In July, MSNBC host and former Rep. Joe Scarborough showily announced on Stephen Colbert's CBS show that he was leaving the Republican Party. No one on the Republican National Committee flew a flag at half-mast. The announcement was at least a decade behind the reality. In 2006, he basically called then-President Bush an idiot. Last week, he did the same to President Trump. There is consistency here from the man who craves attention.
Scarborough is the MSNBC equivalent of David Gergen, someone always twiddling his spit-covered finger in the wind and switching his allegiances depending on which option benefits him the most. He announces a new position with a big "Look at me!" flourish.
Scarborough can boast egotistically just like the president he despises. In a Politico interview with Glenn Thrush in 2016, he actually said: "when I walk into a Southern Baptist Church -- I can be anywhere in the world, I could be, like, smoking pot when I'm going down, like, the center aisle. It doesn't matter. People still know I'm one of them, instinctively."
In the early days of the Republican primary race, from mid-2015 into the early contests, Scarborough was a Trumper. In January 2016, he proclaimed that the sight of Trump's plane landing in Des Moines, Iowa, "was like the Pope had landed with the Middle East peace pact to end 3,000 years of war." In November 2015, he touted Trump's "gut instinct and strength," and in January 2016, he even acted bashful with Hugh Hewitt on the radio and refused to reject Hewitt's suggestion that it would "make sense" if he were named Trump's running mate to help win the Florida vote.
But soon, Trump would become the second coming of both Hitler and Stalin. By June 2016, Scarborough scalded Trump, saying: "he had been talking about a Muslim registry. He's even talked in the past about making Muslims carry cards. Sounds a lot like Nazi Germany."
No Muslim registry has materialized, but Scarborough's loathing has continued -- and deepened. On Nov. 30, he claimed, "people close to him during the campaign told me had early stages of dementia."
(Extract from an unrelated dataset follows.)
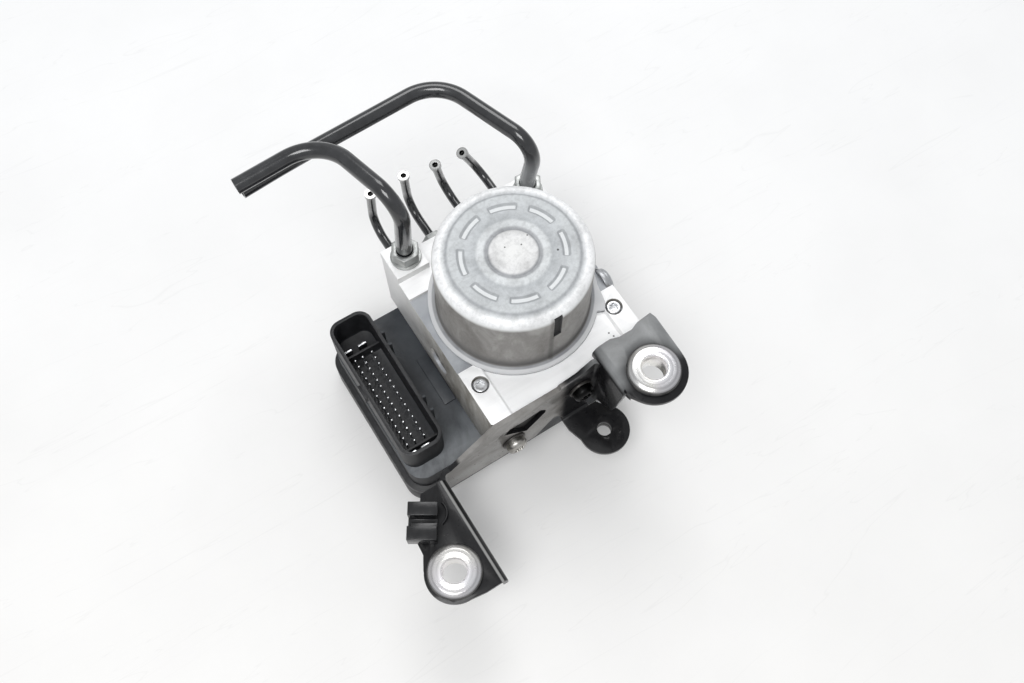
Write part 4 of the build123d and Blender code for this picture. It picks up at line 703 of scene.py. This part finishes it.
coat(rounded("weld_nut", "welded_nut", 0.0004), painted)

# ---------------------------------------------------------------- bracket bolts
# Button-head bolts over dark washers: the left one bare zinc, the right one painted near black.
blackened = worked(
    "blackened_washer", (0.030, 0.028, 0.026), (0.09, 0.085, 0.08), 0.3, 0.5, metallic=0.6, patch=160.0
)[0]
coat(rounded("bracket_washers", "bolt_washers", 0.0003), blackened)
bolt_finish, tree, shader, place, tone = worked(
    "bolt_heads", (0.30, 0.285, 0.26), (0.58, 0.57, 0.545), 0.26, 0.42, metallic=1.0, patch=220.0
)
# The right bolt is painted near black.
to_right = ramped(tree, split(tree, place)[0], -0.016, -0.014)
tone = blended(tree, to_right, tone, (0.012, 0.012, 0.012))
tree.links.new(tone, shader.inputs["Base Color"])
coat(rounded("bracket_bolts", "bolt_heads", 0.0004), bolt_finish)

# ---------------------------------------------------------------- rubber mounts
# Moulded rubber bushes snapped into the tabs, each on a turned and plated steel sleeve with a
# wide bevelled flange.
mount_places = ((-0.0938, -0.0980, 0.055), right_hole)
sleeve_radius = 0.0125
sleeve_section = [
    (0.00590, -0.0085), (0.00590, 0.00370), (0.00640, 0.00418), (0.00700, 0.00420), (0.00760, 0.00412),
    (0.00830, 0.00385), (0.00900, 0.00380), (0.01020, 0.00382), (0.01060, 0.00374), (0.01200, 0.00290),
    (0.01235, 0.00268), (0.01240, 0.00250), (0.01225, 0.00241), (0.00755, 0.00241), (0.00740, 0.00225),
    (0.00740, -0.0083), (0.00720, -0.0085),
]
sleeves = bmesh.new()
for mount_place in mount_places:
    turned_up(sleeves, sleeve_section, 96, mount_place)
sleeve_piece = finished(sleeves, "turned_sleeves", smooth=60.0)
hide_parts("mount_sleeves")
turned, tree, shader, place, tone = worked(
    "plated_sleeve", (0.84, 0.845, 0.855), (0.94, 0.945, 0.95), 0.24, 0.30, metallic=0.8, patch=30.0,
    bump=0.0,
)
# Painted reflection: patches of pale yellow, pink and blue tint over the plating.
painted_reflection_noise = cloud(tree, place, 28.0, 2.0, 0.4)
painted_reflection_tint = graded(
    tree, painted_reflection_noise, (0.35, (1.0, 1.0, 1.0)), (0.50, (1.0, 0.97, 0.90)), (0.60, (0.97, 0.93, 0.96)),
    (0.72, (0.93, 0.97, 1.0)),
)
flat_place = stretched(tree, place, (1.0, 1.0, 0.0))
from_holes = [distance(tree, flat_place, (*mount_place[:2], 0.0)) for mount_place in mount_places]
from_hole = combined(tree, "MINIMUM", *from_holes)
# Painted light and shade by distance from the bore: bright round the bore, darker on the flange's bevel
# and edge.
painted_ring_shading = graded(
    tree, combined(tree, "DIVIDE", from_hole, sleeve_radius),
    (0.48, 1.0), (0.61, 1.0), (0.67, 0.76), (0.78, 0.66), (0.85, 0.50), (0.93, 0.66), (1.0, 0.30),
)
tone = blended(tree, 1.0, blended(tree, 0.7, tone, painted_reflection_tint, "MULTIPLY"), painted_ring_shading, "MULTIPLY")
tree.links.new(tone, shader.inputs["Base Color"])
coat(sleeve_piece, turned)
bush_rubber = worked(
    "bush_rubber", (0.020, 0.020, 0.021), (0.085, 0.083, 0.080), 0.5, 0.72, patch=130.0, bump=0.25
)[0]
coat(rounded("grommets", "rubber_bushes", 0.0006, 3), bush_rubber)

# ---------------------------------------------------------------- cable clip
# Moulded nylon clip with two jaws, snapped into the left tab, with the curved tongue of its foot
# standing up beside it.
tongue_middle = Vector((-0.0885, -0.0690, 0.05502))
tongue_reach = 0.0068
tongue_first = math.radians(-80.0)
tongue_sweep = math.radians(98.0)
tongue_section = (
    (-0.0006, 0.0), (-0.0006, 0.0018), (-0.0003, 0.0024), (0.0003, 0.0024), (0.0006, 0.0018),
    (0.0006, 0.0),
)
clip_nylon = worked(
    "clip_nylon", (0.004, 0.004, 0.005), (0.014, 0.014, 0.015), 0.16, 0.28, patch=120.0, bump=0.15
)[0]
coat(rounded("cable_clip", "wire_clip", 0.0006, 3), clip_nylon)
tongue = bmesh.new()
first_turn = Matrix.Rotation(tongue_first, 3, "Z")
points = [
    tongue.verts.new(tongue_middle + first_turn @ Vector((tongue_reach + side, 0.0, rise)))
    for side, rise in tongue_section
]
lines = [tongue.edges.new(pair) for pair in zip(points, points[1:] + points[:1])]
bmesh.ops.spin(
    tongue, geom=points + lines, cent=tongue_middle, axis=(0, 0, 1), dvec=(0, 0, 0),
    angle=tongue_sweep, steps=20, use_merge=False, use_duplicate=False,
)
bmesh.ops.holes_fill(tongue, edges=tongue.edges, sides=8)
bmesh.ops.recalc_face_normals(tongue, faces=tongue.faces)
coat(finished(tongue, "clip_tongue"), clip_nylon)

# ---------------------------------------------------------------- pipes
# Steel tube in a thin black nylon coat, bent cold. The wheel pipes end in bare upset beads; the
# two master pipes are cut square.
wheel_ends = (
    (-0.0322, 0.0865, 0.0790), (-0.0125, 0.0865, 0.0798), (0.0061, 0.0865, 0.0747),
    (0.0225, 0.0865, 0.0728),
)
bead_reach = 0.0042
sleek, tree, shader, place = shaded(
    "nylon_coat", Specular_IOR_Level=0.4, Coat_Weight=0.8, Coat_Roughness=0.07
)
pipe_x, pipe_y, pipe_z = split(tree, place)
wear = cloud(tree, place, 130.0, 6.0, 0.65)
tone = graded(tree, wear, (0.30, (0.008, 0.009, 0.010)), (0.70, (0.026, 0.027, 0.030)))
# The right master pipe is lighter grey low down, near its nut.
lighter_near_nut = overlap(
    tree, ramped(tree, pipe_z, 0.116, 0.100), ramped(tree, pipe_x, 0.020, 0.030),
    ramped(tree, pipe_y, 0.056, 0.050), 0.9,
)
tone = blended(tree, lighter_near_nut, tone, (0.30, 0.31, 0.32))
bare_end = spots(tree, place, wheel_ends, bead_reach)
tone = blended(tree, bare_end, tone, (0.66, 0.66, 0.65))
tree.links.new(tone, shader.inputs["Base Color"])
tree.links.new(bare_end, shader.inputs["Metallic"])
tree.links.new(graded(tree, wear, (0.3, 0.17), (0.7, 0.30)), shader.inputs["Roughness"])
relief(tree, shader, cloud(tree, place, 650.0, 3.0), 0.05, 0.0002)


def smoothed(node, name):
    """Copy of a CAD node's mesh, merged and smooth-shaded; it stands for the node."""
    form = bmesh.new()
    form.from_mesh(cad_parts[node].data)
    bmesh.ops.remove_doubles(form, verts=form.verts, dist=merge_gap)
    piece = finished(form, name, smooth=40.0)
    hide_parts(node)
    return piece


for node, name in (
    ("master_pipe_left", "left_master_tube"), ("master_pipe_right", "right_master_tube"),
    ("wheel_pipe_1", "wheel_tube_1"), ("wheel_pipe_2", "wheel_tube_2"), ("wheel_pipe_3", "wheel_tube_3"),
    ("wheel_pipe_4", "wheel_tube_4"),
):
    coat(smoothed(node, name), sleek)

# ---------------------------------------------------------------- pipe nuts
# Turned steel union nuts, zinc plated and a little dull from the weather.
nut_plate = worked(
    "nut_plate", (0.29, 0.30, 0.295), (0.50, 0.51, 0.50), 0.32, 0.5, metallic=1.0, patch=170.0
)[0]
coat(rounded("master_nuts", "master_unions", 0.0005), nut_plate)
coat(rounded("wheel_nuts", "wheel_unions", 0.0005), nut_plate)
On Dec. 22, the headline on the Washington Post Opinions email sounded like a serious left-wing attack: "The Stench of Trump's Self-Dealing." Was it Sen. Bernie Sanders or Sen. Elizabeth Warren? No, it was Scarborough, who proclaimed that there is a "stench of self-dealing that engulfs all things Trump." He added, "Like autocrats across the world, the 45th American president has perfected the art of the self-deal."
This is hilarious coming from Scarborough. In his pro-Trump phase, he provided cover when Trump refused to release his tax returns, asking, "Why are Donald Trump's taxes relevant?"
On Dec. 29, Scarborough doubled down in the Post, suggesting Trump is guilty of foreign affairs based on "malignant idiocy" and transforming into a "tyrannical president" with a compliant Republican Congress. Trump even "used Stalinist barbs to attack the free press," proving only that thin-skinned Scarborough cannot discern the difference between assault and mockery.
In the same piece, Scarborough quoted the late British Prime Winston Churchill's "Gathering Storm" speech. Yes, indeed, but the wicked threat is now Trump: "The malice of the wicked was reinforced by the weakness of the virtuous."
This man is seemingly blinded by rage. He claimed that "America's dangerous retreat from the world continues" while neglecting to mention the crushing of the Islamic State group, or the bombing of a Syrian airfield (which seemed to end what American intelligence reported was President Bashar al-Assad's chemical warfare on his own people), or the approval of arms assistance for Ukraine (so much for being Russian President Putin's plaything).
Scarborough shouldn't be attacking Trump or anyone else for basing their political analysis on emotional bluster instead of facts. He specializes in it.